I’m not one of the many obsessed with TV series, real and fictional, on serial killers. I watch them here or there, the ones everyone is talking about, the famous cases, the ones people can’t wrap their minds around, but I could do without them. Sometimes I think I keep letting them in just to remind myself that these awful things are happening in the world, even if I am not directly affected by them.

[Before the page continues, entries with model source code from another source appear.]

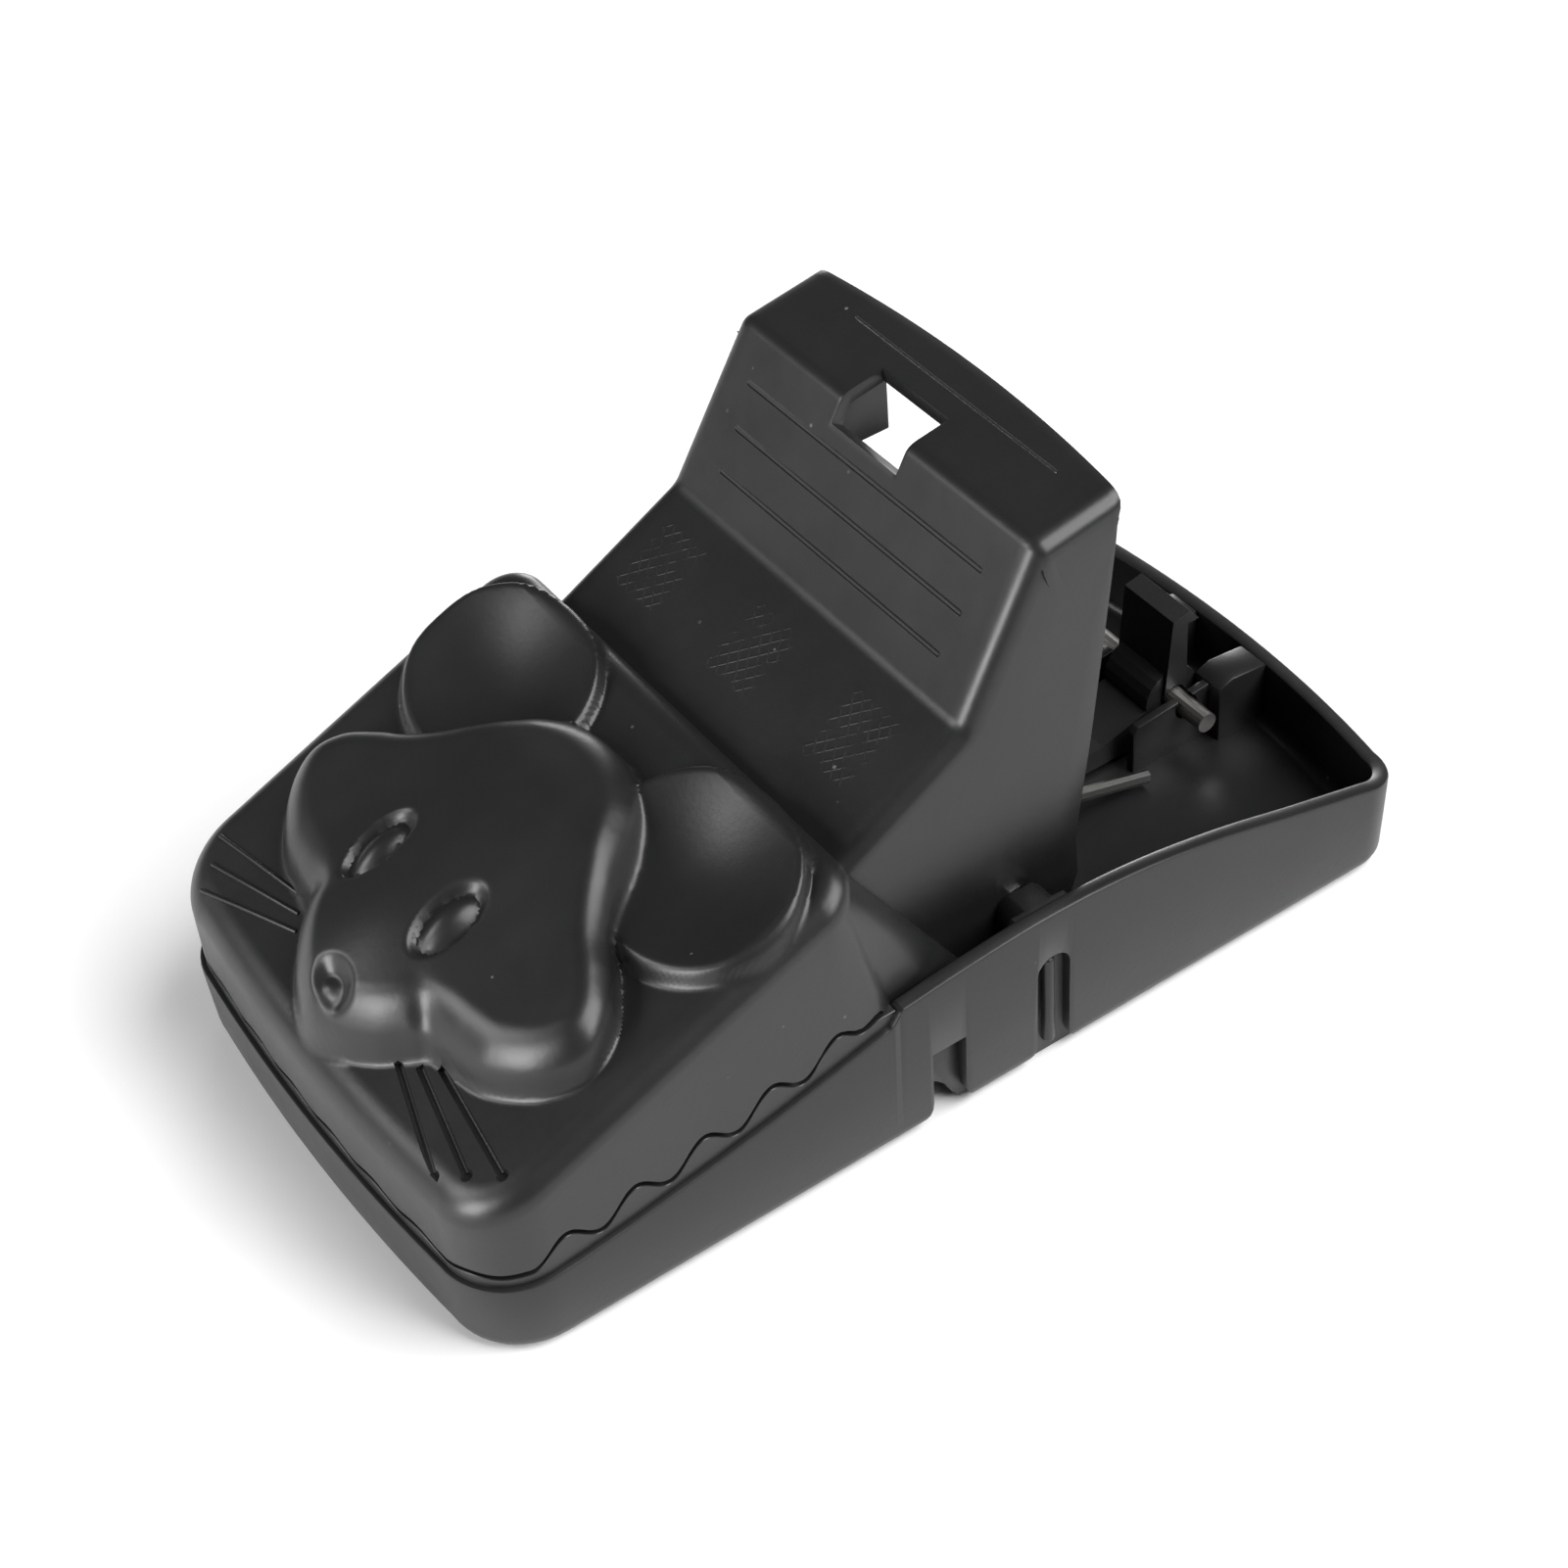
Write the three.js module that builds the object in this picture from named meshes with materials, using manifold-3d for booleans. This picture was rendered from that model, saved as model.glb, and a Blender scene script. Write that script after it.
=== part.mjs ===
// Snap mouse trap: a black plastic tray and a sprung upper jaw with a push handle.
// Millimetres, +Z up. The nose of the trap points to -Y, the handle end to +Y.
// The origin lies under the middle of the tray, on the surface that the trap stands on.
import * as THREE from "three";
import { mergeVertices } from "three/addons/utils/BufferGeometryUtils.js";
import { ConvexGeometry } from "three/addons/geometries/ConvexGeometry.js";
import Module from "manifold-3d";

const wasm = await Module();
wasm.setup();

// Driving dimensions
const LENGTH = 98;
const WIDTH = 52.6;
const FIT_GAP = 0.3;
const TRAY = {
  wall: 1.5, floor: 2.2, top: 20, frontCorner: 6.9, rearCorner: 4.5, frontBulge: 0.9, rearBulge: 2.4,
};
const RIM = [[-50, 7.9], [-44, 8.25], [-35, 9.3], [-22, 11.6], [-9.4, 14.6]];
const HUMP = [[-7.9, 16.1], [-1, 16.8], [7, 17.2], [16, 16.6], [25, 14.9], [34, 12.4], [43, 10], [52, 7.6]];
const LIP = {
  inset: 0.5, pitch: 6.45, wave: 1, rise: 1.9, first: -43.2, last: -9.6, frontZ: 8.6, frontWave: 0.5,
};
const NOTCH = { y: -3.6, width: 3.4, top: 8.7, flareWidth: 5.4, flareTop: 3 };
const NOTCH_BACK = { inner: 23.6, outer: 25, front: -6, rear: -1.2, top: 9.9, frontFoot: 3.5, rearFoot: 0.3 };
const SLOT = { y: 7.2, width: 3.4, top: 12.4, footWidth: 5, footTop: 3.6 };
const UNDERCUT = 7;
const PIVOT = { y: 7.2, z: 14.5 };
const AXLE = { radius: 1.5, half: 25.3 };
const BOSS = { radius: 3.4, inner: 21.65, top: 16.6 };
const LID = { slope: 0.417, heightAtNose: 16.1, nose: -48.5, rear: -11, skirtEnd: -14, rearFoot: -9.9 };
const SADDLE = { slope: 0.56, y: -10, z: 28.35 };
const HANDLE = {
  half: 21.3, foldY: 2.9, creaseY: 10.9, creaseZ: 49.4, rearY: 18.8, rearZ: 50.7, rearBulge: 1.5, corner: 2,
};
const SHELL = 1.5;
const LOBE = 6.4;
const WINDOW = { x: -0.9, half: 4.4, onTop: 4.2, onFront: 2.3 };
const GUIDE = { thick: 1.2, front: 7, rear: 15.4, bottom: 43.8, top: 48.9 };
const EAR = { x: 13.6, y: -19.1, radius: 10.9, squash: 0.78, height: 3.1, dish: 2.2 };
const PEDAL_PIN = { y: 39.2, z: 6.9, radius: 1, half: 8 };
const CHEEK = { inner: 4.2, outer: 5.1, front: 33, rear: 42, top: 8.2, slopeTop: 7.4 };
const BRACKET = { inner: 3.1, outer: 6.6, front: 42, top: 8.1 };
const PEDAL = { under: 2.8, thick: 1.4, armHalf: 3, front: -35, back: -10, half: 12.5, hole: 8.9 };
const HOOK = { front: 38.9, rear: 40.6, tip: 41.9, noseBottom: 14.9, top: 16.3, half: 3.4 };
const CUP = { y: -22, radius: 7.4, flange: 9.2, top: 6.6, wall: 1.1, bottom: 0.3, flangeTop: 1 };
const LUG = { reach: 8.6, half: 2, bottom: 2.5, top: 3.3 };
const SPRING = {
  wire: 0.65, coil: 4.1, turns: 6, pitch: 1.65, inner: 7, legY: 33, legZ: 3.2, armY: 8.3, armZ: 40,
};

// Solids from three.js geometry
function solid(geometry) {
  const bare = geometry.index ? geometry.toNonIndexed() : geometry.clone();
  bare.deleteAttribute("normal");
  bare.deleteAttribute("uv");
  const merged = mergeVertices(bare, 1e-4);
  const vertProperties = new Float32Array(merged.attributes.position.array);
  const triVerts = new Uint32Array(merged.index.array);
  return new wasm.Manifold(new wasm.Mesh({ numProp: 3, vertProperties, triVerts }));
}

function toGeometry(body) {
  const mesh = body.getMesh();
  const geometry = new THREE.BufferGeometry();
  geometry.setAttribute("position", new THREE.BufferAttribute(new Float32Array(mesh.vertProperties), 3));
  geometry.setIndex(new THREE.BufferAttribute(new Uint32Array(mesh.triVerts), 1));
  const flat = geometry.toNonIndexed();
  flat.computeVertexNormals();
  return flat;
}

function outline(points) {
  return new THREE.Shape(points.map(([a, b]) => new THREE.Vector2(a, b)));
}

// A plan shape pulled up from z0 to z1
function upward(shape, z0, z1, curveSegments = 6) {
  const geometry = new THREE.ExtrudeGeometry(shape, { depth: z1 - z0, bevelEnabled: false, curveSegments });
  return solid(geometry.translate(0, 0, z0));
}

// A (Y, Z) profile pulled across the trap from x0 to x1
function across(shape, x0, x1, curveSegments = 6) {
  const geometry = new THREE.ExtrudeGeometry(shape, { depth: x1 - x0, bevelEnabled: false, curveSegments });
  const turn = new THREE.Matrix4().makeBasis(
    new THREE.Vector3(0, 1, 0), new THREE.Vector3(0, 0, 1), new THREE.Vector3(1, 0, 0));
  return solid(geometry.applyMatrix4(turn).translate(x0, 0, 0));
}

// An (X, Z) profile pulled along the trap from y0 to y1
function lengthwise(shape, y0, y1) {
  const geometry = new THREE.ExtrudeGeometry(shape, { depth: y1 - y0, bevelEnabled: false });
  return solid(geometry.rotateX(Math.PI / 2).translate(0, y1, 0));
}

function block(x0, x1, y0, y1, z0, z1) {
  const geometry = new THREE.BoxGeometry(x1 - x0, y1 - y0, z1 - z0);
  return solid(geometry.translate((x0 + x1) / 2, (y0 + y1) / 2, (z0 + z1) / 2));
}

// A round bar along X
function rod(radius, x0, x1, y, z, sides = 20) {
  const geometry = new THREE.CylinderGeometry(radius, radius, x1 - x0, sides);
  return solid(geometry.rotateZ(Math.PI / 2).translate((x0 + x1) / 2, y, z));
}

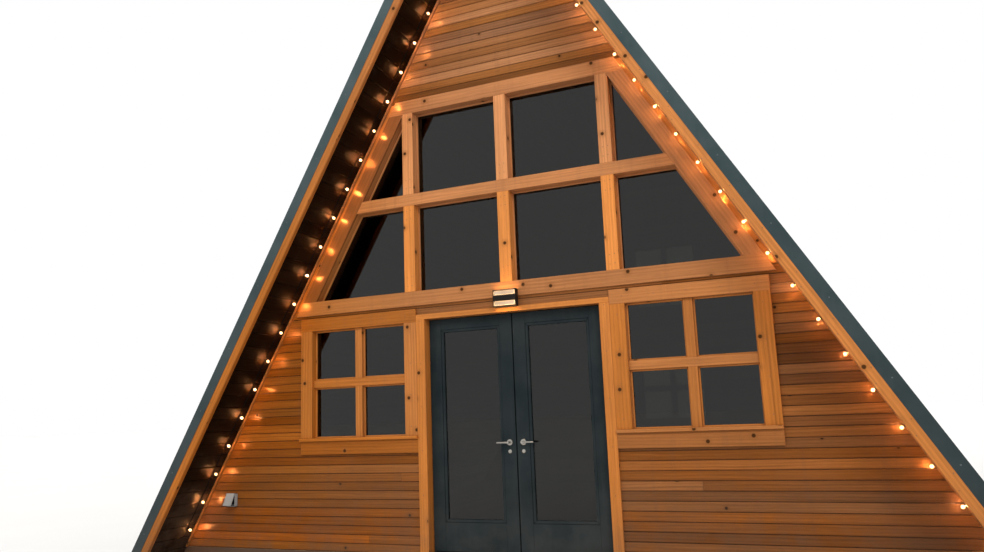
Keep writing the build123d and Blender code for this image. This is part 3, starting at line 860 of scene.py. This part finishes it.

That said, I didn’t pick up Notes on an Execution out of a hunger for more serial killer related entertainment, but because it was described as a book presenting, “…a chilling portrait of womanhood…” It sounded like the kind of book which dug deep into character development, therefore something I should read as a study for my own work.
I wasn’t disappointed.
Notes on an Execution by Danya Kukafka is told by different 3rd POV narrators, all female, save for the 2nd POV of the man on death row, and is more than just fiction. It is a study of people, loss, and the good and evil we all possess.
The story was compelling, and the prose was beautiful.
Here are a few of my favorite quotes:
“…pity is the most offensive of feelings. Pity is destruction wearing a mask of sympathy. Pity strips you bare. Pity shrinks.”
“…how sad it was that a single bad thing could turn you into a story, a matter to be whispered about. Tragedy was undiscerning and totally unfair.”
“Human nature could be so hideous, but it persisted in this ugliness by insisting it was good.”
“There is good and there is evil, and the contradiction lives in everyone. The good is simply the stuff worth remembering.”